"Orlando Sentinel," August 5, 1973, via Newspapers.com |
By all accounts, Edwin Dusek was nearly irreproachable. The 45-year-old resident of Orlando, Florida worked as a salesman for Niveco, Inc., a supplier for mobile homes and campers. In 1956, he married a librarian named Mary Zink. The couple had three daughters. Dusek was an exemplary husband and father, and a remarkably meticulous and reliable man--“almost perfect,” in the words of one observer.
On Monday morning, July 2, 1973, Dusek left home on his usual sales route. It was later verified that he visited clients in San Mateo, Palatka, and Lake City. At 6 p.m., he checked into the Alamo Plaza Motel in High Springs, where he spent every Monday night. The motel owners had no idea what he did after that. As it turned out, they were the last known people to see Dusek alive. When the salesman failed to make his regular 7 a.m. call to his supervisor the following morning, Dusek was reported missing.
Around 2 p.m. on July 3, a realtor was showing some undeveloped property off the Millhopper extension. He probably failed to make the sale after he discovered a dead body about 100 yards back from the road. It was soon identified as that of Edwin Dusek. The body was naked, except for his shirt and one sock. Dusek’s car was found the next night parked in southeast Gainesville, about 10 miles from where his body had been found. Dusek’s wallet containing $11 was on the floor board. The rest of his clothing and the other sock were also in the car. Sand from the property where Dusek was found covered both the back and front seats of the car.
Investigators believed that Dusek was shot twice in the head with his own 9-millimeter gun. Dusek always carried the gun in his glove compartment, but it was missing from the car. The murder weapon was never found. Strangest of all was the fact that Dusek’s back was covered with numerous shallow pinpricks.
It was thought that Dusek had been murdered at the site where his body had been found. There were indications that a scuffle or some sort of disturbance had taken place six feet from the corpse.
This proved to be one of those particularly frustrating murder cases where the police had virtually nothing to work with. Dusek had no enemies, and there was no discernible motive for anyone to want him dead. Lacking any other ideas, detectives toyed with the theory that Dusek had been murdered by a hitchhiker he had picked up, but those who knew the victim quickly quashed that idea. They explained that Dusek would sternly lecture his friends about the risks of giving rides to strangers.
One month after Dusek’s death, Alachua County Sheriff’s Captain Wes Schellenger essentially admitted defeat. “There are plenty of questions and no answers,” he told a reporter. “We are going to need a break. Someone will have to say something.”
To date, that “someone” has remained silent.

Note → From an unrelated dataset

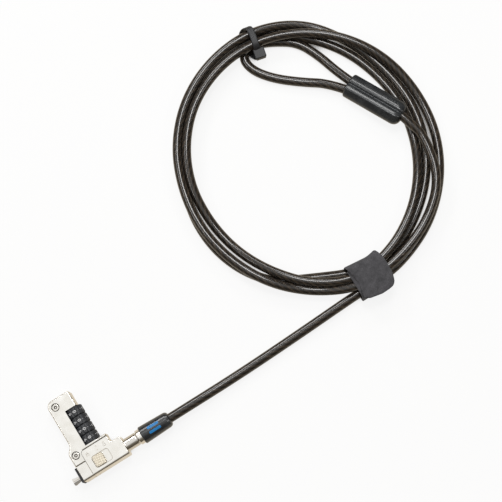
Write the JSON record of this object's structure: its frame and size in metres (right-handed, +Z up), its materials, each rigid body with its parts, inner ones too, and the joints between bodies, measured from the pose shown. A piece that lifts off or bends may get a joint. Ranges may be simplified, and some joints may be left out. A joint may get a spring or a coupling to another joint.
{
  "type": "laptop cable lock",
  "caption": "Combination cable lock with an L-shaped metal head, number dials, sliding release, wedge tip, swivel and a coiled plastic-coated cable ending in a crimped eye.",
  "frame": {"origin": "on the lock head's flat back, directly under the crossing of the dial axis and the swivel axis; this is also the plane the lock lies on", "axes": "+X along the bar from the wedge tip towards the cable, +Y along the dial arm away from the bar, +Z up out of the face with the numbers"},
  "size_m": [0.2887, 0.1772, 0.0138],
  "materials": {
    "nickel_casting": "satin",
    "button_metal": "matte",
    "bright_steel": "satin",
    "chrome_plate": "polished",
    "spring_steel": "satin",
    "brass_inner": "satin",
    "black_dial": "matte",
    "black_rubber": "matte",
    "black_moulding": "gloss",
    "cable_jacket": "gloss",
    "black_nylon": "satin",
    "black_fabric": "matte"
  },
  "bodies": {
    "cable_side": {"swivel_pin": "spring_steel", "swivel_collar": "chrome_plate", "cable_ferrule": "spring_steel", "cable_sleeve": "black_moulding", "cable_lead": "cable_jacket", "cable_coil": "cable_jacket", "cable_eye": "cable_jacket", "crimp_sleeve": "black_moulding", "crimp_core": "spring_steel", "cable_tie": "black_nylon", "hook_loop_strap": "black_fabric"},
    "head": {"arm_housing": "nickel_casting", "bar_housing": "nickel_casting", "nose_block": "nickel_casting", "back_plate": "nickel_casting", "nose_pad": "black_rubber", "housing_screws": "bright_steel", "detent_spring": "spring_steel", "spindle_spring": "spring_steel", "reset_spring": "spring_steel", "jaw_pins": "spring_steel", "swivel_stub": "chrome_plate"},
    "dial_one": {"dial_wheel_1": "black_dial", "dial_hub_1": "brass_inner"},
    "dial_two": {"dial_wheel_2": "black_dial", "dial_hub_2": "brass_inner"},
    "dial_three": {"dial_wheel_3": "black_dial", "dial_hub_3": "brass_inner"},
    "dial_four": {"dial_wheel_4": "black_dial", "dial_hub_4": "brass_inner"},
    "slide": {"release_button": "button_metal", "slide_carriage": "nickel_casting", "locking_pin": "spring_steel"},
    "spindle": {"dial_spindle": "spring_steel"},
    "jaw_upper": {"upper_jaw": "bright_steel"},
    "jaw_lower": {"lower_jaw": "bright_steel"},
    "plunger": {"reset_plunger": "spring_steel"}
  },
  "joints": [
    {"name": "head_swivel", "type": "hinge", "parent": "cable_side", "child": "head", "pos_m": [0.018, 0, 0.0055], "axis": [1, 0, 0], "continuous": true},
    {"name": "dial_one_turn", "type": "hinge", "parent": "head", "child": "dial_one", "pos_m": [0, 0.0145, 0.0062], "axis": [0, 1, 0], "continuous": true},
    {"name": "dial_two_turn", "type": "hinge", "parent": "head", "child": "dial_two", "pos_m": [0, 0.0202, 0.0062], "axis": [0, 1, 0], "continuous": true},
    {"name": "dial_three_turn", "type": "hinge", "parent": "head", "child": "dial_three", "pos_m": [0, 0.0258, 0.0062], "axis": [0, 1, 0], "continuous": true},
    {"name": "dial_four_turn", "type": "hinge", "parent": "head", "child": "dial_four", "pos_m": [0, 0.0315, 0.0062], "axis": [0, 1, 0], "continuous": true},
    {"name": "release_slide", "type": "slide", "parent": "head", "child": "slide", "axis": [1, 0, 0], "range_m": [0, 0.0036]},
    {"name": "spindle_shift", "type": "slide", "parent": "head", "child": "spindle", "axis": [0, 1, 0], "range_m": [0, 0.0009], "stiffness_N_per_m": 150, "springref_m": -0.001},
    {"name": "upper_jaw_swing", "type": "hinge", "parent": "head", "child": "jaw_upper", "pos_m": [-0.011, -0.00055, 0.0055], "axis": [0, 0, 1], "range_deg": [0, 1.3]},
    {"name": "lower_jaw_swing", "type": "hinge", "parent": "head", "child": "jaw_lower", "pos_m": [-0.011, -0.00375, 0.0055], "axis": [0, 0, 1], "range_deg": [-1.3, 0]},
    {"name": "reset_push", "type": "slide", "parent": "head", "child": "plunger", "axis": [0, 1, 0], "range_m": [0, 0.001], "stiffness_N_per_m": 200, "springref_m": -0.001}
  ],
  "couplings": [
    {"joint": "spindle_shift", "follows": "release_slide", "ratio": 0.25},
    {"joint": "upper_jaw_swing", "follows": "release_slide", "rad_per_m": 6.3},
    {"joint": "lower_jaw_swing", "follows": "release_slide", "rad_per_m": -6.3}
  ]
}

Considering how weird and baffling Dusek’s murder was, it got remarkably little press attention, and the mystery was soon forgotten by everyone but the victim’s family.
Just passing....in 2014....From the County Sheriff...
ReplyDelete"If you have any information on this case or any other
cold case please contact Detective Kevin Allen at (352) 384-3323".
Despite Dusek's admonition against picking up hitch-hikers, I find that the likeliest explanation, though why it led to murder, the stripping of the victim yet not robbery, I can't imagine. And what about the tiny pinpricks in the back?